旅行を含めた短期間の海外滞在の場合に加えて、健康保険への対策、製剤の入手が問題となります。

健康保険(医療保険)について

会社の健康保険にそのまま加入し続けられ、かつ住民票も異動させなくてよいのであれば、これまで通り、医療費補助を受けながら製剤を日本で入手することができます。問題は運搬だけです。しかし、会社の健康保険からいったん離れ、赴任国の医療保険に各自加入するよう言われるケースにおいては、これまで通りとはいきません。多くは赴任先の民間保険会社と契約することになりますが、補償医療費に限度額が設定(たとえば2万ドル程度)されている、あるいは血友病が対象外にされている、入ろうとすると高額な保険料になるといった事例があります。血友病を会社に伝えていない人の場合は大変に悩むことになるでしょう。これを機会に会社に打ち明けた人もいます。ちなみに住民票を日本から海外に移した場合は日本の住民税は納めなくてよくなりますが、国民健康保険に加入することもできなくなります。マイナンバー制度の運用開始により、この管理が厳格化することも予想されます。このあたりは複雑なので、ソーシャル・ワーカーとよく相談する必要があります。

製剤の運搬

日本で製剤を入手して、赴任先へ製剤を持ち込む場合ですが、入国後、半年以内であれば、本人の荷物として送ることができます。しかし、過ぎると輸入品扱いとなり、多額の関税がかけられる可能性があります。また、送った薬がトラブルや盗難で届かなくなってしまう国もあります。この辺の事情については前任者や周囲からよく情報収集しておいてください。確実なのは本人が半年に1回一時帰国して、その都度、持参することですが、病院も一度に多量の製剤を処方することはできませんので、輸注量の多い人は、事前に何度かに分けてもらっておくよう、お願いしてください。

その他

膝の可動域に制限がある人ですと飛行機の座席に長時間座ると出血をすることがあります。最低でも1回分程度の製剤は機内に持ち込んでおくと安心です。また季節や航空会社によっては関節の不具合を事前に伝えると多少の便宜を図ってもらえることもあります。

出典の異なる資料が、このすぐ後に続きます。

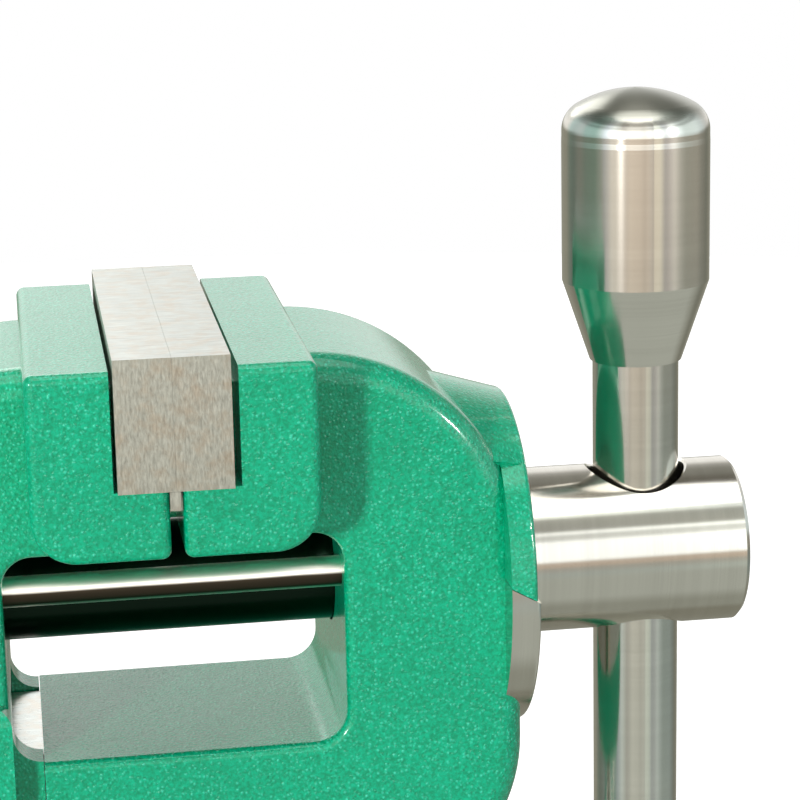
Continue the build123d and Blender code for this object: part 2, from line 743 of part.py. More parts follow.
with BuildPart() as fixed_frame:
    extrude(outline_face(
        [(-limb_root, limb_top), (-arm_face, limb_top), (-arm_face, housing_top - 1),
         (-window_half, housing_top - 1), (-window_half, window_top_fixed), (-limb_root, window_top_fixed)],
        side(), [0, arm_corner, 0, 0, window_upper_corner, 0]), amount=arm_half, both=True)
    fillet(edges_where(fixed_frame.part, lambda p: on_face(p, arm_half) and (
        p.X < -window_half - 1 or p.Z > limb_top - 1) and p.Z > housing_top), arm_edge_round)
    fillet(edges_where(fixed_frame.part, lambda p: on_face(p, arm_half) and (
        p.X > -window_half - 1 and p.Z < block_bottom + 1) and p.Z > housing_top), edge_round)

with BuildPart() as rear_body:
    extrude(outline_face(
        [(rear_end, housing_top - 1), (-window_half - 4, housing_top - 1), (-window_half - 4, rear_top),
         (rear_end, rear_top)], side(), [0, 0, 0, rear_corner]), amount=arm_half, both=True)
    fillet(edges_where(rear_body.part, lambda p: on_face(p, arm_half) and p.Z > housing_top), rear_round)

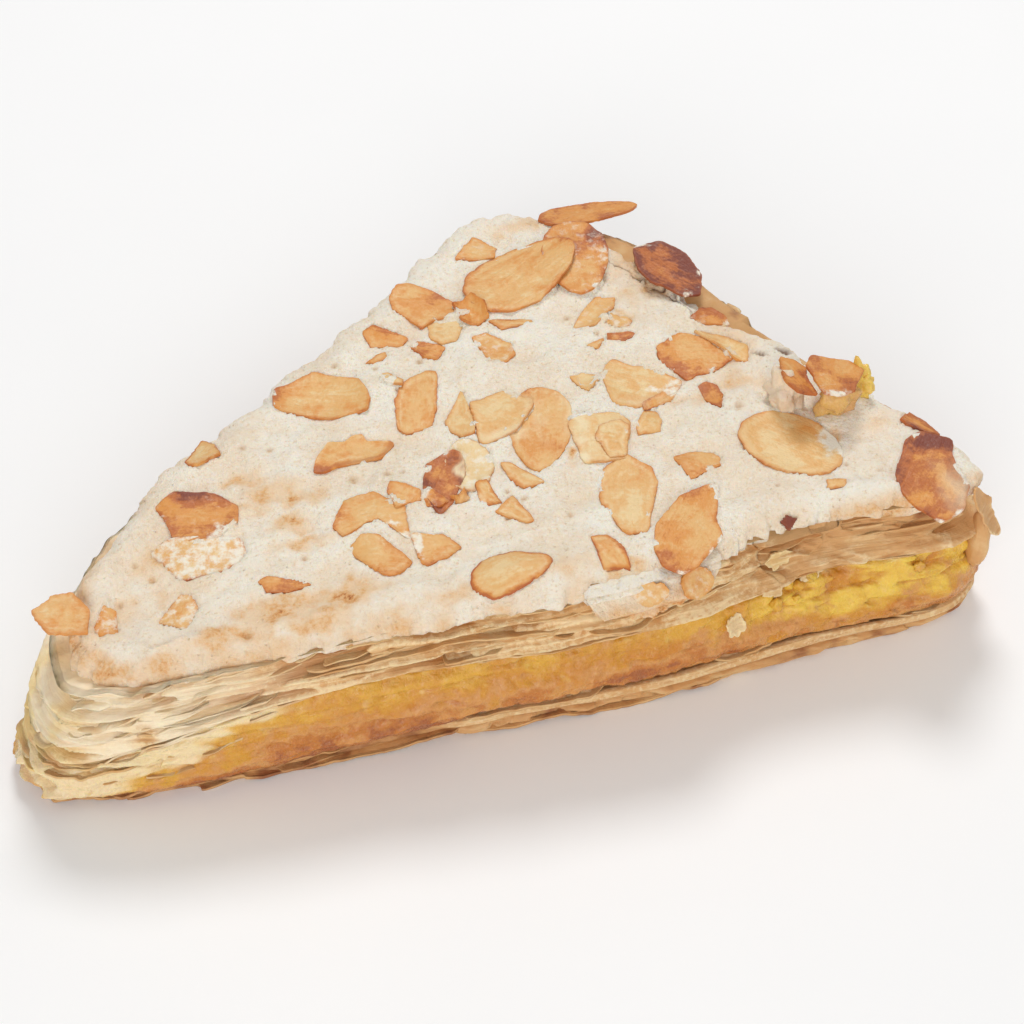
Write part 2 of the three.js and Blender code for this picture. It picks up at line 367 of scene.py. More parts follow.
def iced():
    """Dry royal icing: off-white, finely pitted, toasted to peach where it stood proud, with painted shade in
    its pores, pits and cracks, in its hollows and over its left end.
    """
    f = Finish("iced")
    broad = f.noise(11, 3, 0.6)
    middle = f.noise(3.2, 4, 0.55)
    grain = f.noise(0.6, 4, 0.65)
    pores = f.cells(1.3)
    f.base = (0.95, 0.88, 0.75)
    f.stain((0.90, 0.77, 0.60), broad, 0.38, 0.64)
    f.stain((0.86, 0.69, 0.49), middle, 0.52, 0.75, 0.0, 0.4)
    f.stain((0.96, 0.93, 0.86), grain, 0.52, 0.68, 0.0, 0.5)
    f.stain((0.76, 0.56, 0.34), grain, 0.46, 0.32, 0.0, 0.6)
    # painted shade: the pores are dotted darker
    dotted = f.times(f.spread(pores, 0.13, 0.03), f.spread(middle, 0.42, 0.6, 0.0, 0.7))
    f.stain((0.66, 0.42, 0.21), dotted)
    # toast is real browning, with painted shade added in the hollows and over the left end
    toast = f.times(f.noted("toast"), f.spread(middle, 0.35, 0.65, 0.6, 1.4))
    toast = f.times(toast, f.spread(grain, 0.3, 0.7, 0.75, 1.25))
    f.stain((0.89, 0.64, 0.40), f.noted("toast"), 0.0, 0.55, 0.0, 0.85)
    f.stain((0.82, 0.49, 0.22), toast, 0.3, 0.8, 0.0, 0.8)
    f.stain((0.72, 0.33, 0.10), toast, 0.65, 1.1)
    f.stain((0.40, 0.12, 0.04), toast, 0.95, 1.3)
    # painted shade: the cracks are painted near black and the pits a darker tan
    f.stain((0.17, 0.06, 0.02), f.noted("crack"))
    f.stain((0.60, 0.36, 0.17), f.times(f.noted("pit"), 0.8))
    height = f.plus(f.times(middle, 0.35), f.times(grain, 0.55))
    height = f.plus(height, f.spread(pores, 0.02, 0.16, -0.2, 0.0))
    return f.finish(f.spread(grain, 0.3, 0.7, 0.55, 0.8), height, 0.8, 0.2)


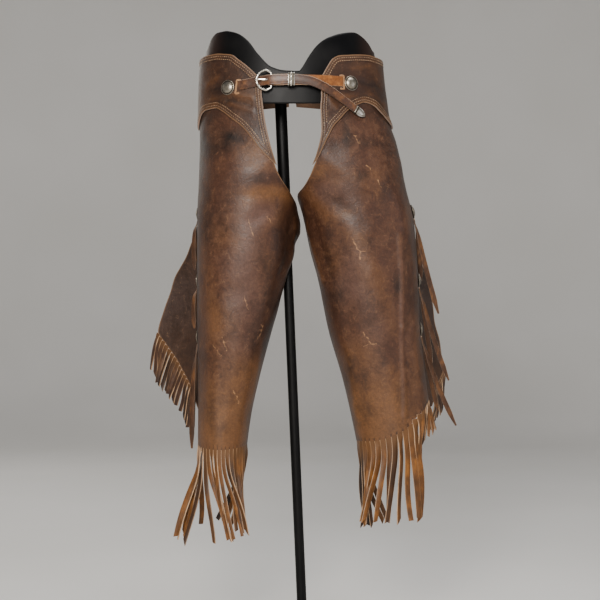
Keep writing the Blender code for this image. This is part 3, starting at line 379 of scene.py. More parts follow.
# Patches of the front by kind: darker (in part oily hide, in part painted shade towards the legs' sides and beside the
# right leg's ridge), worn to a warm tan, or a painted grey-mauve sheen with painted highlights along that ridge; place,
# reach and how strong
PATCH = "kind x height wide tall strength"
PATCHES = table(PATCH, [
    ("dark", -134, 998, 30, 15, 1.0),
    ("dark", -152, 978, 26, 16, 0.6),
    ("dark", -180, 1010, 18, 40, 0.45),
    ("dark", -186, 860, 16, 110, 0.55),
    ("dark", -80, 918, 20, 10, 0.45),
    ("dark", -44, 812, 16, 62, 0.75),
    ("dark", -66, 700, 14, 60, 0.6),
    ("dark", -150, 840, 22, 34, 0.3),
    ("dark", -126, 772, 20, 16, 0.35),
    ("dark", -86, 612, 26, 30, 0.6),
    ("dark", -170, 560, 16, 50, 0.25),
    ("dark", -150, 452, 14, 12, 0.4),
    ("dark", -150, 500, 22, 14, 0.35),
    ("dark", -118, 470, 16, 18, 0.3),
    ("dark", -176, 470, 10, 40, 0.35),
    ("dark", -112, 560, 18, 16, 0.3),
    ("warm", -92, 968, 26, 18, 0.85),
    ("warm", -60, 893, 36, 17, 1.1),
    ("warm", -100, 888, 22, 13, 0.7),
    ("warm", -84, 940, 30, 10, 0.5),
    ("warm", -152, 812, 22, 24, 0.35),
    ("warm", -122, 800, 16, 18, 0.3),
    ("warm", -70, 762, 16, 22, 0.4),
    ("warm", -170, 640, 20, 60, 0.5),
    ("warm", -130, 500, 70, 52, 1.0),
    ("warm", -150, 430, 60, 40, 0.9),
    ("warm", -96, 560, 24, 28, 0.6),
    ("bloom", -84, 852, 24, 24, 0.9),
    ("bloom", -106, 812, 20, 44, 1.0),
    ("bloom", -74, 920, 14, 12, 0.7),
    ("bloom", -122, 756, 32, 32, 0.9),
    ("bloom", -116, 690, 34, 46, 0.9),
    ("bloom", -130, 610, 30, 30, 0.55),
    ("dark", 80, 1002, 9, 24, 0.9),
    ("dark", 112, 988, 26, 14, 0.75),
    ("dark", 60, 974, 26, 12, 0.4),
    ("dark", 110, 924, 16, 9, 0.7),
    ("dark", 152, 905, 16, 30, 0.45),
    ("dark", 74, 1040, 12, 20, 0.4),
    ("dark", 46, 800, 10, 60, 0.4),
    ("dark", 60, 700, 16, 40, 0.7),
    ("dark", 176, 720, 9, 26, 0.7),
    ("dark", 120, 800, 14, 12, 0.3),
    ("dark", 88, 560, 12, 50, 0.4),
    ("dark", 128, 480, 26, 14, 0.35),
    ("dark", 168, 452, 18, 16, 0.35),
    ("dark", 112, 540, 14, 22, 0.3),
    ("dark", 186, 500, 12, 40, 0.35),
    ("dark", 140, 560, 20, 14, 0.3),
    ("warm", 26, 932, 18, 16, 1.0),
    ("warm", 60, 912, 14, 10, 0.5),
    ("warm", 74, 852, 17, 9, 0.95),
    ("warm", 104, 808, 20, 16, 0.45),
    ("warm", 140, 900, 10, 22, 0.4),
    ("warm", 130, 930, 16, 12, 0.5),
    ("warm", 214, 560, 16, 60, 0.35),
    ("warm", 60, 770, 16, 26, 0.4),
    ("warm", 130, 500, 70, 60, 0.9),
    ("warm", 160, 440, 60, 44, 1.0),
    ("warm", 104, 590, 34, 26, 0.5),
    ("bloom", 46, 898, 24, 17, 0.8),
    ("bloom", 84, 890, 16, 26, 0.4),
    ("bloom", 90, 716, 32, 32, 0.7),
    ("bloom", 92, 768, 26, 30, 0.5),
    ("bloom", 184, 690, 4, 120, 0.8),
    ("bloom", 189, 520, 4, 80, 0.6),
    ("bloom", 150, 640, 20, 40, 0.4),
])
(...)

最後に自分がよく出血する場所、痛みの表現も渡航先の言葉で言えるといいですね。余裕のある人は勉強して片言で言えるようにする、あるいは、書いた物を作ってみてはいかがでしょう、より安心できます。

海外旅行等により携帯して海外へ持ち出す血液製剤等の取扱いについて

血液製剤を使用する方ご本人が、海外旅行等で出国する際に血液製剤を携帯する場合は承認を受ける必要はありません(輸出令第4条第2項第4号及び同令別表第6より)。
なお、ご家族をはじめとした血液製剤を使用する方以外の方が、海外に出国されている血液製剤を使用する方のために、血液製剤を携帯して出国する場合には、携帯品には当たりません(同別表第6備考1より)。
海外で個人的に使用するための血液製剤を、使用する方やご家族をはじめとした血液製剤を使用する方以外の方が、国際郵便等により海外に送付する場合は承認を受ける必要がありません(輸出令第4条第2項第2号及び同令別表第5第3号の規定により)。